Hardware	Specification / Purpose
Arduino Nicla Vision	Edge AI board with onboard camera and IMU; used for real-time object detection
Power Bank	Portable power source for mobility
USB Cable	For powering and programming the Nicla Vision
Raspberry Pi (planned)	For converting detection output into audio feedback (future extension)
Speaker / Audio Module (planned)	To deliver voice-based alerts to the user (via Raspberry Pi)

List of software used:

Software	Function
Edge Impulse Studio	For data collection, model training, and deployment
OpenMV IDE	To view and debug live output from the Nicla Vision board
Arduino IDE	For flashing firmware and configuring the Nicla Vision board
Python (planned)	To implement audio processing on Raspberry Pi (in future scope)

Data Collection

Gathering multi-modal data including real-world images (for object and pedestrian path recognition) to train and validate the models. We have collected image data samples of 10 objects including pedestrian path. Each object behaves as a single class. The objects that we have considered are: Water Bottle, Bag, Books, pedestrian path, dustbins, Human beings, Laptops, pens, shoes/sandals, and some random objects which we consider as general obstacles. Each class contains an average of 250 data samples.
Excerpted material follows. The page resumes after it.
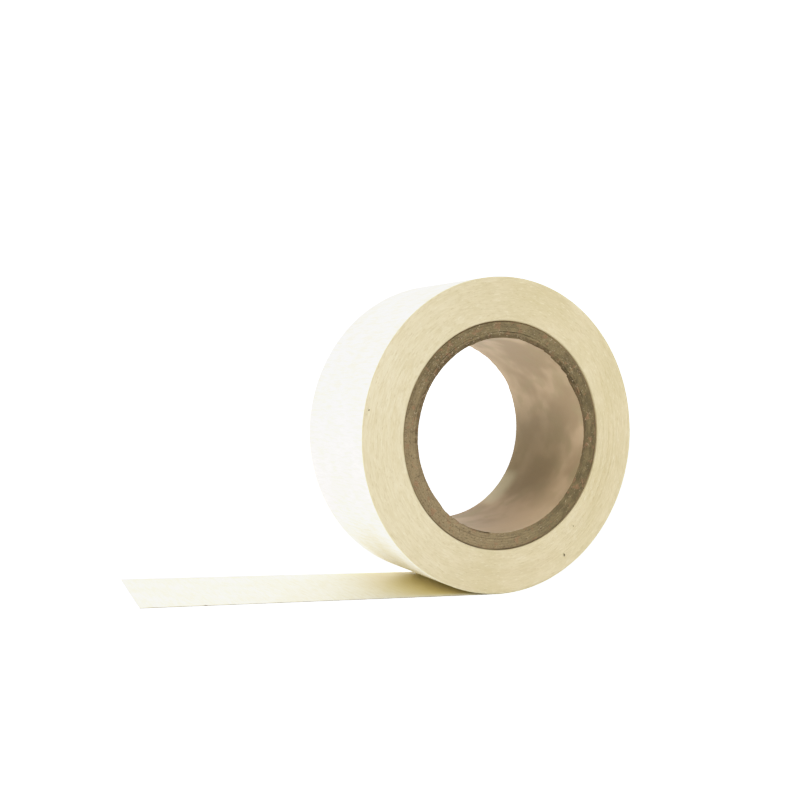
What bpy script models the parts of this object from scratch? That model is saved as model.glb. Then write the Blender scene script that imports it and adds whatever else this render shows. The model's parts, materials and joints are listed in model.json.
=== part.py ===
"""Roll of masking tape: a spiral-wound board core, the tape wound on it, and its loose end lying flat.

Run it with: blender --background --python part.py
Metres, +Z up. The roll's axis runs along Y and its loose end runs towards -X. The origin lies on the
surface that the tape rests on, in the middle of the tape's width, straight below the roll's axis.
Angles round the roll are measured from that lowest line, turning towards +X and then up.
"""

import math

import bpy

# The tape, as wound and as slit
ROLL_RADIUS = 0.062
TAPE_WIDTH = 0.050
TAPE_THICKNESS = 0.00012

# The core, from the bore outwards: a smooth liner, plies of board and a thin wrapping ply
BORE_RADIUS = 0.0382
LINER_THICKNESS = 0.0004
BOARD_THICKNESS = 0.00088
BOARD_PLIES = 6
WRAP_THICKNESS = 0.0004
GLUE_LINE = 0.00005
CORE_INSET = 0.0003

# The loose end, from the lowest line of the roll to its cut edge, and how far that runs out of square.
# It bends as a chain of short flats, each as wide as the one that the roll stands on.
LOOSE_LENGTH = 0.1355
CUT_SKEW = 0.0042
TAIL_PIECES = 16

# Room between pieces that are folded on each other, and under the last turn
FOLD_GAP = 0.0002
LAY_GAP = 0.0002

# How many flats a round outline has, and the edges that stay sharp where it is shaded smooth
STATIONS = 96
SHARP_ANGLE = math.radians(30)

# Sizes that follow from the ones above. Wound on, each flat of the loose end touches the roll's round
# at its middle, so the fold between two of them is the angle that one flat takes up of the roll.
FLAT_WIDTH = LOOSE_LENGTH / (TAIL_PIECES + 0.5)
MIDLINE_RADIUS = ROLL_RADIUS - TAPE_THICKNESS / 2
FLAT_ANGLE = 2 * math.atan(FLAT_WIDTH / 2 / MIDLINE_RADIUS)
STATION_ANGLE = 2 * math.pi / STATIONS
CORE_WIDTH = TAPE_WIDTH - 2 * CORE_INSET
UNDER_LAST_TURN = TAPE_THICKNESS + LAY_GAP

TAPE_COLOUR = (0.86, 0.78, 0.58, 1)
EDGE_COLOUR = (0.80, 0.71, 0.50, 1)
LINER_COLOUR = (0.52, 0.40, 0.29, 1)
BOARD_COLOUR = (0.30, 0.23, 0.15, 1)
WRAP_COLOUR = (0.36, 0.28, 0.19, 1)


def clear_scene():
    for obj in list(bpy.data.objects):
        bpy.data.objects.remove(obj)


def paper_material(name, colour, roughness):
    """A dull, non-metallic finish."""
    material = bpy.data.materials.new(name)
    material.use_nodes = True
    shader = material.node_tree.nodes["Principled BSDF"]
    shader.inputs["Base Color"].default_value = colour
    shader.inputs["Roughness"].default_value = roughness
    shader.inputs["Metallic"].default_value = 0.0
    material.diffuse_color = colour
    return material


def add_object(name, mesh, parent, location=(0, 0, 0)):
    """An object placed in its parent's frame. With no mesh it is an empty."""
    obj = bpy.data.objects.new(name, mesh)
    bpy.context.scene.collection.objects.link(obj)
    obj.parent = parent
    obj.location = location
    return obj


def closed_mesh(name, points, faces, material):
    mesh = bpy.data.meshes.new(name)
    mesh.from_pydata(points, [], faces)
    mesh.materials.append(material)
    return mesh


def strip_mesh(name, start, length, material, skew=0.0):
    """A flat strip of tape, from x = start towards -X, across the full width, its middle plane at z = 0.

    skew slants the far end: it reaches further at -Y and less far at +Y.
    """
    half_width = TAPE_WIDTH / 2
    half_thickness = TAPE_THICKNESS / 2
    outline = [
        (start, half_width),
        (start - length + skew / 2, half_width),
        (start - length - skew / 2, -half_width),
        (start, -half_width),
    ]
    points = [(x, y, z) for z in (-half_thickness, half_thickness) for x, y in outline]
    count = len(outline)
    sides = [(i, (i + 1) % count, count + (i + 1) % count, count + i) for i in range(count)]
    faces = [tuple(reversed(range(count))), tuple(range(count, 2 * count)), *sides]
    return closed_mesh(name, points, faces, material)


def ring_mesh(name, outer, inner, width, material):
    """A closed ring round the Y axis, from matching outer and inner outlines of (x, z) points."""
    count = len(outer)
    points = [(x, y, z) for y in (-width / 2, width / 2) for x, z in outer + inner]
    outer_near, inner_near, outer_far, inner_far = (n * count for n in range(4))
    faces = []
    for i in range(count):
        j = (i + 1) % count
        faces.append((outer_near + i, outer_near + j, inner_near + j, inner_near + i))
        faces.append((outer_far + j, outer_far + i, inner_far + i, inner_far + j))
        faces.append((outer_near + j, outer_near + i, outer_far + i, outer_far + j))
        faces.append((inner_near + i, inner_near + j, inner_far + j, inner_far + i))
    mesh = closed_mesh(name, points, faces, material)
    mesh.shade_smooth()
    mesh.set_sharp_from_angle(angle=SHARP_ANGLE)
    return mesh


def around(angle, radius):
    """The (x, z) of a point round the roll's axis."""
    return radius * math.sin(angle), -radius * math.cos(angle)


def round_outline(radius, angles):
    """A circle with a corner at each station. A point between two stations lies on the flat there."""
    points = []
    for angle in angles:
        past_middle = angle % STATION_ANGLE - STATION_ANGLE / 2
        on_flat = radius * math.cos(STATION_ANGLE / 2) / math.cos(past_middle)
        points.append(around(angle, on_flat))
    return points


def wound_outline(angles, step_angle):
    """The outside of the wound tape, which steps in where the last turn leaves it.

    The last turn starts at step_angle. From there it sinks evenly to the level of the turn below, and it
    is at that level all along the stretch that the loose end can wind on to.
    """
    wound_on = (TAIL_PIECES + 1.5) * FLAT_ANGLE
    sinking = 2 * math.pi - wound_on - step_angle
    points = []
    for angle in angles:
        past_step = (angle - step_angle) % (2 * math.pi)
        depth = UNDER_LAST_TURN * min(1, past_step / sinking)
        points.append(around(angle, ROLL_RADIUS - depth))
    return points


def build_core(roll_axis):
    """The plies of the core, each a tube round the one before. Returns the radius that the tape starts at."""
    liner = paper_material("core_liner_paper", LINER_COLOUR, 0.75)
    board = paper_material("core_board", BOARD_COLOUR, 0.95)
    wrap = paper_material("core_wrap_paper", WRAP_COLOUR, 0.9)
    plies = [("core_liner", LINER_THICKNESS, liner)]
    plies += [(f"core_board_ply_{n}", BOARD_THICKNESS, board) for n in range(1, BOARD_PLIES + 1)]
    plies += [("core_wrap_ply", WRAP_THICKNESS, wrap)]
    angles = [number * STATION_ANGLE for number in range(STATIONS)]
    radius = BORE_RADIUS
    for name, thickness, material in plies:
        outer = round_outline(radius + thickness, angles)
        inner = round_outline(radius, angles)
        add_object(name, ring_mesh(name, outer, inner, CORE_WIDTH, material), roll_axis)
        radius += thickness + GLUE_LINE
    return radius


def build_wound_tape(roll_axis, start_radius, material):
    """All the turns that stay on the roll, as one body. The step's two corners share one angle, nearly."""
    step_angle = math.atan((FLAT_WIDTH / 2 + FOLD_GAP) / MIDLINE_RADIUS)
    foot_angle = math.atan((FLAT_WIDTH / 2 + FOLD_GAP / 2) / MIDLINE_RADIUS)
    stations = [number * STATION_ANGLE for number in range(STATIONS)]
    angles = sorted([*stations, foot_angle, step_angle])
    outer = wound_outline(angles, step_angle)
    inner = round_outline(start_radius, angles)
    add_object("wound_tape", ring_mesh("wound_tape", outer, inner, TAPE_WIDTH, material), roll_axis)


def build_loose_end(material):
    """The flat that the roll stands on, and the tail hinged to it as a chain of flats.

    Each flat's origin is on the fold that it turns about, at the middle of the tape's thickness.
    """
    reach = FLAT_WIDTH - FOLD_GAP
    name = "tape_under_roll"
    mesh = strip_mesh(name, reach / 2, reach, material)
    before = add_object(name, mesh, None, (0, 0, TAPE_THICKNESS / 2))
    flat = strip_mesh("tape_tail", -FOLD_GAP / 2, reach, material)
    cut = strip_mesh("tape_tail_end", -FOLD_GAP / 2, FLAT_WIDTH - FOLD_GAP / 2, material, CUT_SKEW)
    fold = -FLAT_WIDTH / 2
    for number in range(1, TAIL_PIECES + 1):
        mesh = cut if number == TAIL_PIECES else flat
        before = add_object(f"tape_tail_{number}", mesh, before, (fold, 0, 0))
        fold = -FLAT_WIDTH


def main():
    clear_scene()
    tape = paper_material("crepe_tape", TAPE_COLOUR, 0.7)
    edges = paper_material("wound_edges", EDGE_COLOUR, 0.8)
    roll_axis = add_object("roll_axis", None, None, (0, 0, ROLL_RADIUS))
    start_radius = build_core(roll_axis)
    build_wound_tape(roll_axis, start_radius, edges)
    build_loose_end(tape)


main()
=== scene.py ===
import json

import bpy
import numpy as np
from mathutils import Matrix, Vector


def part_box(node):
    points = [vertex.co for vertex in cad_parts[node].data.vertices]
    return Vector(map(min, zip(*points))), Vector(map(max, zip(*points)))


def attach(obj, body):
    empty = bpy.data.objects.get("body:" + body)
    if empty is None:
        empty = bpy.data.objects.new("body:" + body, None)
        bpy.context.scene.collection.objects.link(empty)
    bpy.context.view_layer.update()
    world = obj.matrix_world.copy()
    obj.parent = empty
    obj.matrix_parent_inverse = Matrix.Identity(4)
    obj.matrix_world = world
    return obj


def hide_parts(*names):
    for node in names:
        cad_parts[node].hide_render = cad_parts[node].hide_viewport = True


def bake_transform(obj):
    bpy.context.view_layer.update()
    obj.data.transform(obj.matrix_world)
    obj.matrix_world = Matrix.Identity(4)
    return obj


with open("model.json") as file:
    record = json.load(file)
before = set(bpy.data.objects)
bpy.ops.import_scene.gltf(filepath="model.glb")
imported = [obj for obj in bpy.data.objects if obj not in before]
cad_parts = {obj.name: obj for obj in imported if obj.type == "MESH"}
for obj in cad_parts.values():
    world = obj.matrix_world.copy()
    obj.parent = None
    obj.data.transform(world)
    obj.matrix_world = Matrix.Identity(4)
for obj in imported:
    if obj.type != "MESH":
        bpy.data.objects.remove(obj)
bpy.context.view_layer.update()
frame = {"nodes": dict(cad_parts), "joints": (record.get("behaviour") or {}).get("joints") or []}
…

Total Samples	2,827 images
Number of Classes	10

Class	Number of Samples
Bag	285
Book	279
Bottle	323
Clear Path	278
Dustbin	230
Human	310
Laptop	257
Obstacle	264
Pen	338
Shoes	263

Once the data was collected, it was uploaded in the Edge Impulse Data Acquisition tab. Each data sample had to be labelled by creating the bounding boxes. The following image shows how the pre-processing of a single image sample was done by creating the bounding box and labelling it (Fig.1). A split of 80% (train data) - 20% (test data) was done in order to test the model for its performance (Fig.2).

Fig.1. Bounding Box for Class: Bag
Fig.2. Train-Test split of the 2827 image data

Model Development and Compression

Impulse Design Description:
The model was designed using the Edge Impulse Studio with a three-block impulse pipeline:
- Input block: 48×48 grayscale image.
- Processing block: Image feature extraction.
- Learning block: Object Detection using MobileNetV2 FOMO.
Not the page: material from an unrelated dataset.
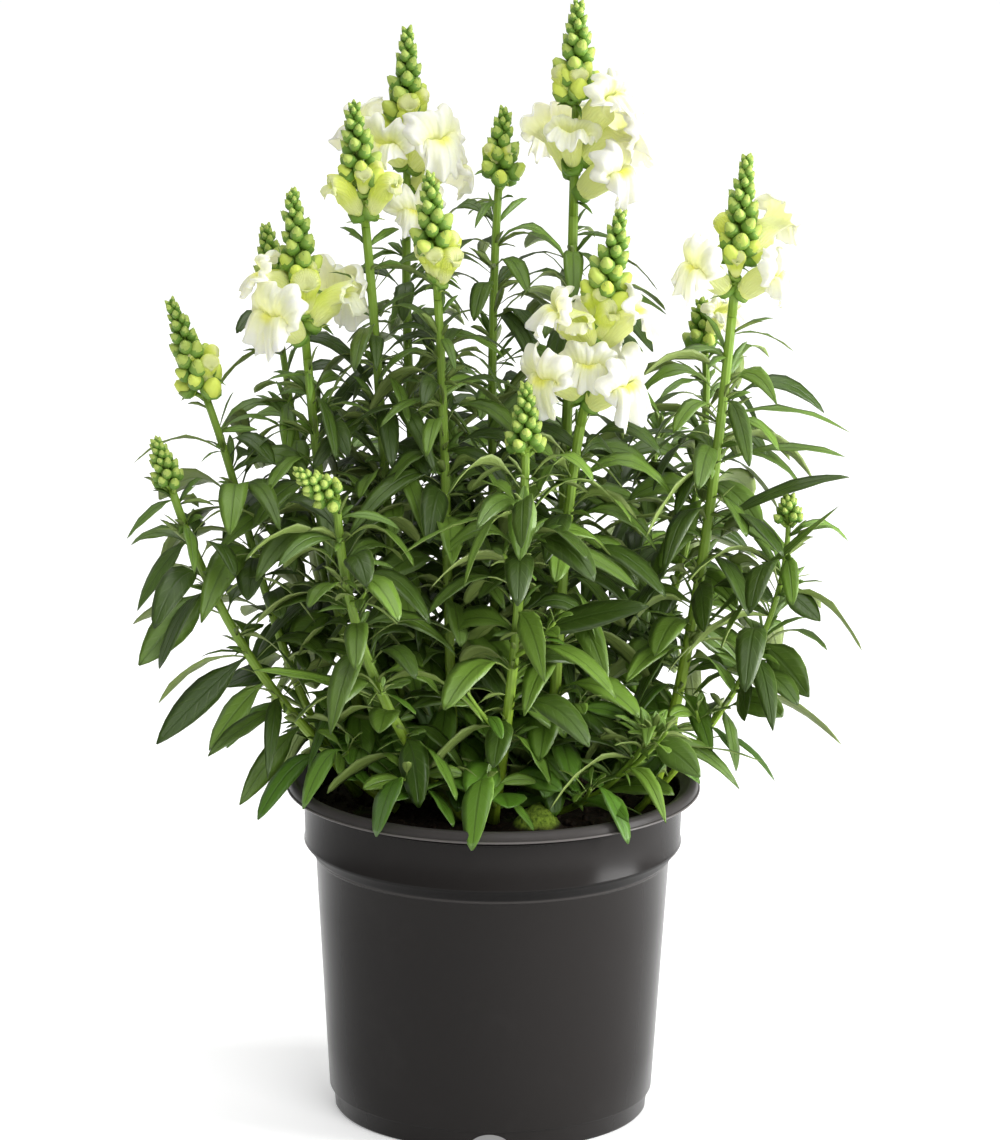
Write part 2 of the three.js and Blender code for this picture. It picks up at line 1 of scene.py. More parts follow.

The model is trained to detect 10 classes, including common obstacles and clear pedestrian paths. FOMO (Fast Object Detection) was chosen for its efficiency on edge devices like Nicla Vision, allowing real-time inference by detecting object centers instead of full bounding boxes.

Fig.3. Impulse structure in Edge Impulse showing image input, feature extraction, object detection block and 10 output classes.

Pre-Processing and Annotation:
Before training, each image was pre-processed and annotated with its respective class label using the Edge Impulse Studio. The image shown below is an example where the object “Obstacle” is correctly labelled, and raw and processed features are extracted for training (Fig.4).
Feature Extraction and Class Separability:
After pre-processing, Edge Impulse’s Feature Explorer was used to visualize the high-dimensional feature space of the training data. The scatter plot below displays clusters corresponding to each of the 10 object classes. While some overlap exists between visually similar objects (e.g., bags and obstacles), most classes form well-separated clusters, indicating that the model can effectively learn discriminative features for classification (Fig.5).

Fig.4: Annotated image and DSP feature extraction for a sample in the “Obstacle” class
Fig.5. Feature Explorer visualization of the training set in Edge Impulse.

Model Training Configuration:
The model was trained using the MobileNetV2 FOMO architecture, ideal for low-latency object detection tasks on embedded devices. The training was performed using the CPU backend in Edge Impulse with the following settings:

Parameter	Value
Training Cycles	20
Learning rate	0.001
Data Augmentation	Enabled
Input features	6912 (after DSP)
Output classes	10

Final Evaluation and Confusion Matrix

The final model, trained using the FOMO MobileNetV2 0.35 architecture, achieved a macro F1-score of 72.6% on the validation set. This indicates reasonably strong performance across most object classes, especially considering the low resolution and real-time constraints of the edge hardware. The confusion matrix (Fig.6) below summarizes classification accuracy per class.

Notably:

High detection performance was achieved for Clear_Path (79.6%), Dustbin (89.9%), and Human (90%).
Classes like Obstacle (42.6%) and Pen (60.8%) showed lower performance due to visual similarity or data imbalance.
The average F1-score for all classes was 0.73.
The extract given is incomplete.